DESCRIPTION OF THE TASK ::
Only the lines from the start of the material through the line containing "lip_thickness = 0.9" are to be extracted, exactly as they appear.
_ _ _ _ _ _ _
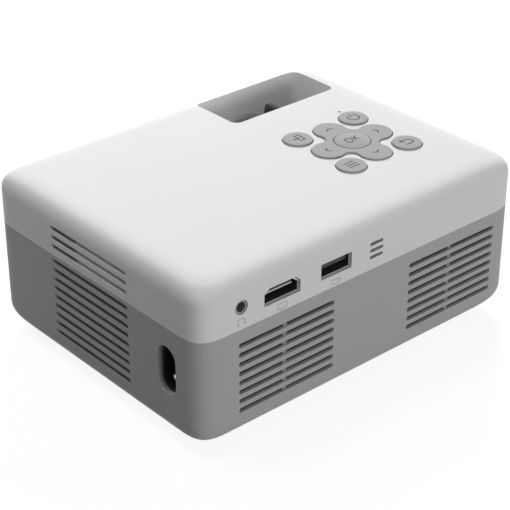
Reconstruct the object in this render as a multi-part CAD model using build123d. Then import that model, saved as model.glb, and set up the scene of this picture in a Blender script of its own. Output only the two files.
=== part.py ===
from build123d import *
import math
import os

# A compact video projector, in millimetres. +Z is up, the lens looks along -Y, the sockets are on
# the +Y face and the mains inlet on the +X face. The origin is on the table, under the middle.

# Case
case_width = 145.0
case_depth = 112.0
case_height = 60.0
foot_stand = 1.5
parting_height = 41.4
wall = 2.2
seam = 0.1
corner_reach = 11.7
corner_fullness = 0.8
top_round_in = 9.6
top_round_down = 6.8
top_fullness = 0.75
bottom_round = 8.9
bottom_fullness = 0.552
corner_tightening = 0.35
loft_steps = 12
lip_height = 1.6
lip_thickness = 0.9

# Ventilation slots
slot_height = 1.7
slot_pitch = 3.48
rear_slot_drop = 5.9
rear_slot_rows = 8
rear_slots_a_inset = 36.45
rear_slots_a_length = 40.9
rear_slots_b_inset = 32.15
rear_slots_b_length = 42.3
side_slots_y = -0.8
side_slots_length = 41.7
side_slot_drop = 2.3
side_slot_rows = 9
upper_slot_rise = 3.4
upper_slot_rows = 3
ray_slot_inset = 6.0
ray_slot_length = 6.1
ray_slot_height = 1.2
ray_slot_pitch = 2.46
ray_slot_rows = 3
ray_slot_drop = 0.7
slot_rib_thickness = 1.6
slot_rib_depth = 1.8
slot_rib_offset = 0.5
slot_rib_recess = 0.9

# Focus well and lens
lens_height = 30.0
well_width = 49.4
well_length = 24.9
well_wall = 1.6
well_skin = 0.2
well_front_corner = 5.0
well_rear_corner = 3.0
barrel_radius = 15.0
barrel_wall = 2.4
barrel_length = 38.0
barrel_setback = 4.5
running_gap = 0.06
focus_ring_wall = 3.0
focus_ring_width = 10.0
focus_ring_setback = 11.0
lever_length = 7.1
lever_thickness = 2.9
lever_width = 8.0
lever_lean = 10.8
mount_wall = 2.2
bezel_wall = 1.4
bezel_flange = 1.9
bezel_stand = 0.6
bezel_gap = 0.9
barrel_room = 3.5
front_glass_setback = 4.6
middle_glass_setback = 18.0
rear_glass_setback = 4.4

# Light engine
engine_width = 48.0
engine_side_gap = 7.0
engine_drop = 20.0
engine_rise = 18.5
engine_wall = 2.0
groove_depth = 1.0
plate_fit = 0.1
cover_screw_radius = 0.7
cover_thickness = 1.5
condenser_radius = 10.8
led_board_side = 26.0
led_board_thickness = 1.6
emitter_side = 11.0
emitter_thickness = 0.9
sink_base = 3.0
sink_width = 40.0
sink_screw_x = 17.4
sink_screw_z = 14.5
sink_stand = 3.5
fin_thickness = 1.1
fin_pitch = 4.1
fin_count = 8
fin_depth = 8.0
sink_gap = 0.5
ear_radius = 3.4
ear_thickness = 2.5
ear_front_inset = 16.0
ear_rear_inset = 8.0
cone_setback = 26.5
cone_rear_gap = 5.5

# Fan
fan_side = 40.0
fan_thickness = 10.0
fan_height = 25.7
fan_bore = 19.0
fan_hub_radius = 9.5
fan_blade_radius = 18.2
fan_blades = 7
blade_pitch = 38.0
blade_thickness = 0.9
shaft_radius = 1.0
fan_wall_gap = 1.3
fan_fit = 0.2
cradle_wall = 1.8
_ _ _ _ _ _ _
RESULT OF THIS EXERCISE ::
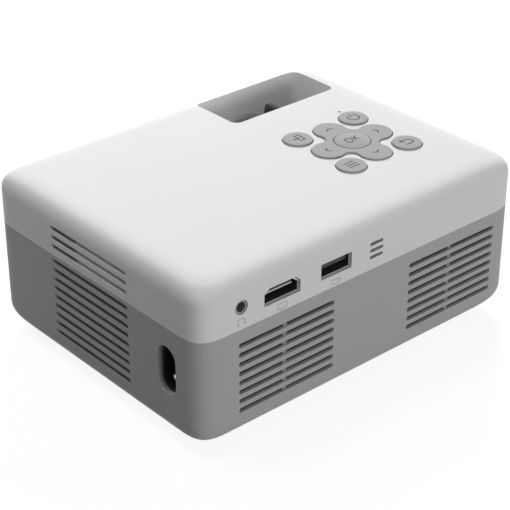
Reconstruct the object in this render as a multi-part CAD model using build123d. Then import that model, saved as model.glb, and set up the scene of this picture in a Blender script of its own. Output only the two files.
=== part.py ===
from build123d import *
import math
import os

# A compact video projector, in millimetres. +Z is up, the lens looks along -Y, the sockets are on
# the +Y face and the mains inlet on the +X face. The origin is on the table, under the middle.

# Case
case_width = 145.0
case_depth = 112.0
case_height = 60.0
foot_stand = 1.5
parting_height = 41.4
wall = 2.2
seam = 0.1
corner_reach = 11.7
corner_fullness = 0.8
top_round_in = 9.6
top_round_down = 6.8
top_fullness = 0.75
bottom_round = 8.9
bottom_fullness = 0.552
corner_tightening = 0.35
loft_steps = 12
lip_height = 1.6
lip_thickness = 0.9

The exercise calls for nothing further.